- L'Ange et la femme
- Directed by: Gilles Carle
- Written by: Gilles Carle
- Produced by: Robert Lantos Stephen J. Roth
- Starring: Carole Laure Lewis Furey Stephen Lack
- Cinematography: François Protat
- Edited by: Ophera Hallis
- Music by: Lewis Furey John Lissauer
- Production company: Films RSL
- Release date: April 7, 1977;
- Running time: 88 minutes
- Country: Canada
- Languages: French English
- Budget: $75,000

= The Angel and the Woman =

The Angel and the Woman (L'Ange et la femme) is a 1977 Canadian fantasy romance film written and directed by Gilles Carle and starring Carole Laure, Lewis Furey, and Stephen Lack. The film follows a woman who, after being brutally shot, dies in the snow and is resurrected by an angel who falls in love with her and eventually teaches her how to incinerate objects with her mind.
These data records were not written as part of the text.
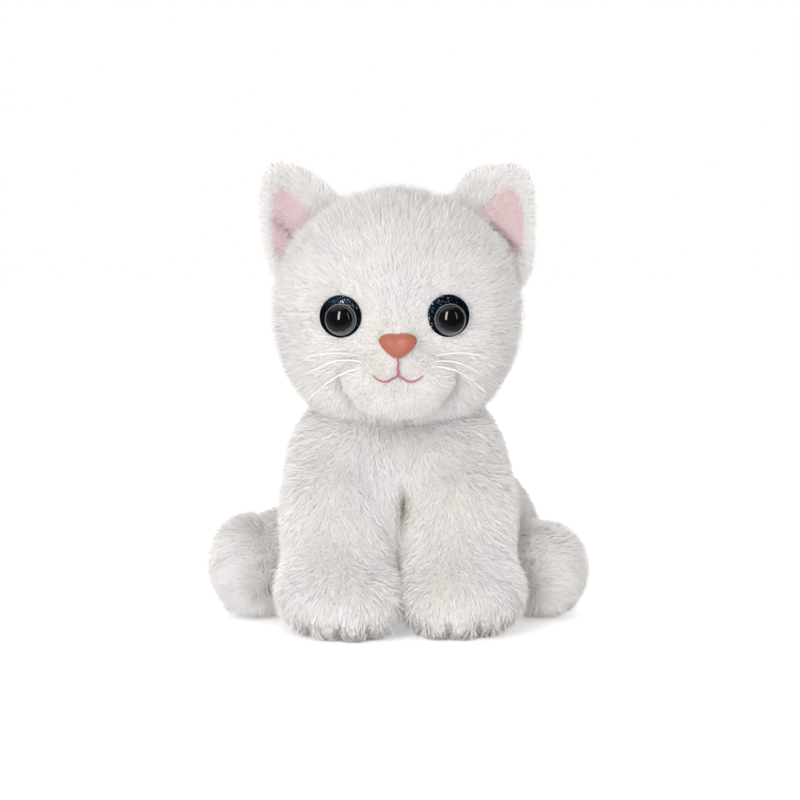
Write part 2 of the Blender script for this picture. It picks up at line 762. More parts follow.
def fibre_form():
    """One fibre of unit length and unit width: three triangles, bent over towards +Y."""
    rows = ((0.0, 0.0, 0.5), (0.55, 0.07, 0.42))
    points = [(s * half, bend, high) for high, bend, half in rows for s in (-1, 1)]
    points.append((0.0, 0.30, 0.97))
    mesh = bpy.data.meshes.new("fibre")
    mesh.from_pydata(points, [], [(0, 1, 3, 2), (2, 3, 4)])
    share = mesh.attributes.new("tip_share", "FLOAT", "POINT")
    share.data.foreach_set("value", [0, 0, 0.55, 0.55, 1])
    fibre = finished("fibre_form", mesh)
    fibre.hide_render = True
    return fibre


fibre = fibre_form()


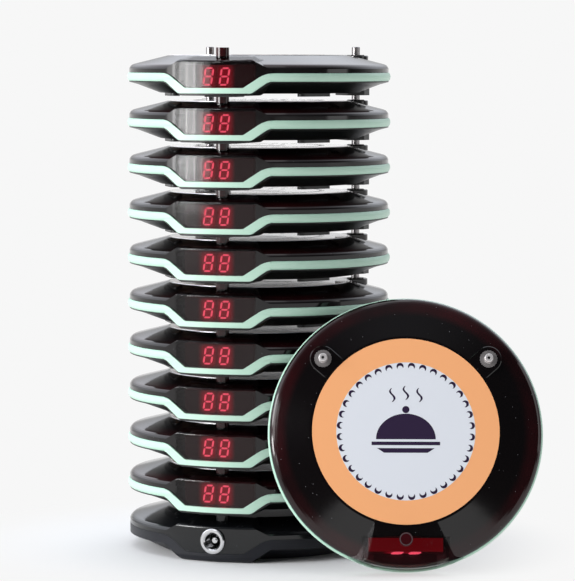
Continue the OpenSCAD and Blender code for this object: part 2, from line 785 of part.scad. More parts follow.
leaning() top_cover();  // front_pager_top_cover
leaning() light_ring();  // front_pager_light_ring
leaning() bottom_case();  // front_pager_bottom_case
leaning() label();  // front_pager_label
leaning() charging_pins();  // front_pager_charging_pins
leaning() contact_plates();  // front_pager_contact_plates
leaning() circuit_board();  // front_pager_circuit_board
leaning() display();  // front_pager_display
leaning() battery();  // front_pager_battery
leaning() vibration_motor();  // front_pager_vibration_motor
leaning() motor_weight(lean - 90);  // front_pager_motor_weight
leaning() screws();  // front_pager_screws
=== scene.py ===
"""Dresses the stack of guest pagers, its charging base and the leaning pager, and sets up the studio."""

import logging
import math
from dataclasses import dataclass, field
from enum import Enum
from typing import Callable, Optional, Sequence, Union

import bmesh
import bpy
from mathutils import Matrix, Vector


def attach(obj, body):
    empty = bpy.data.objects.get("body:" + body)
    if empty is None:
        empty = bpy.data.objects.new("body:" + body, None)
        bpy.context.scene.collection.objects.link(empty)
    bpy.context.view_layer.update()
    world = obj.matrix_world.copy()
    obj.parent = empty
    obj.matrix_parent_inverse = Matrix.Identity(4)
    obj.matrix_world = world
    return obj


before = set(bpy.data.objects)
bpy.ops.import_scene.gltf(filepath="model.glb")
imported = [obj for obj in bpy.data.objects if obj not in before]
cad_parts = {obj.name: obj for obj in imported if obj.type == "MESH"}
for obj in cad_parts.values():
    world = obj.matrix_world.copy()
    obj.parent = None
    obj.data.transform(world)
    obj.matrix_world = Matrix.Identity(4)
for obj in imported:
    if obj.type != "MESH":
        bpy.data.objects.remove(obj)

log = logging.getLogger("pagers")
MM = 0.001
PHOTO_SIZE = (575, 581)
SENSOR_MM = 36.0

Triple = tuple[float, float, float]
Colour = Triple
Point = tuple[float, float]


def srgb(red: int, green: int, blue: int) -> Colour:
    """Turns a colour written as on a screen into the linear values that shaders use.

    Args:
        red: Red, from 0 to 255.
        green: Green, from 0 to 255.
        blue: Blue, from 0 to 255.

    Returns:
        The linear colour.
    """
    def linear(level: int) -> float:
        """Undoes the screen's curve for one channel."""
        share = level / 255
        return share / 12.92 if share <= 0.04045 else ((share + 0.055) / 1.055) ** 2.4

    return linear(red), linear(green), linear(blue)


# ---------------------------------------------------------------- sizes and places


@dataclass(frozen=True)
class PagerForm:
    """Sizes of one pager in its own frame, in millimetres, with z = 0 at its feet."""

    height: float = 15.5
    pitch: float = 17.5
    label_radius: float = 34.5
    label_thickness: float = 0.25
    pin_circle: float = 40.8
    pin_angle: float = 131.4
    post_circle: float = 40.0
    screw_circle: float = 34.0
    screw_angles: tuple[float, ...] = (-80.0, 80.0, 180.0)
    display_reach: float = 44.0
    display_depth: float = 5.0
    display_high: float = 12.0
    digits_middle: float = -0.9

    def pins(self) -> list[Point]:
        """Gives the middle of each charging pin."""
        angle = math.radians(self.pin_angle)
        return [(side * self.pin_circle * math.sin(angle), -self.pin_circle * math.cos(angle))
                for side in (-1, 1)]

    def screws(self) -> list[Point]:
        """Gives the middle of each screw."""
        return [(self.screw_circle * math.sin(math.radians(a)),
                 -self.screw_circle * math.cos(math.radians(a))) for a in self.screw_angles]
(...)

The film is shot entirely in black-and-white and attracted some controversy due to its explicit unsimulated sex scenes between the two leads.

==Production==
This film contains non-simulated sexual acts (vaginal penetration, fellatio and ejaculation) between the two main actors, Carole Laure and Lewis Furey. It is a fact that at the beginning of filming Laure was director Gilles Carle's girlfriend. In Carle's intentions, the sex act between Laure and Furey was supposed to remain a one-off, but in fact the two actors fell in love during filming, moved in together and later married.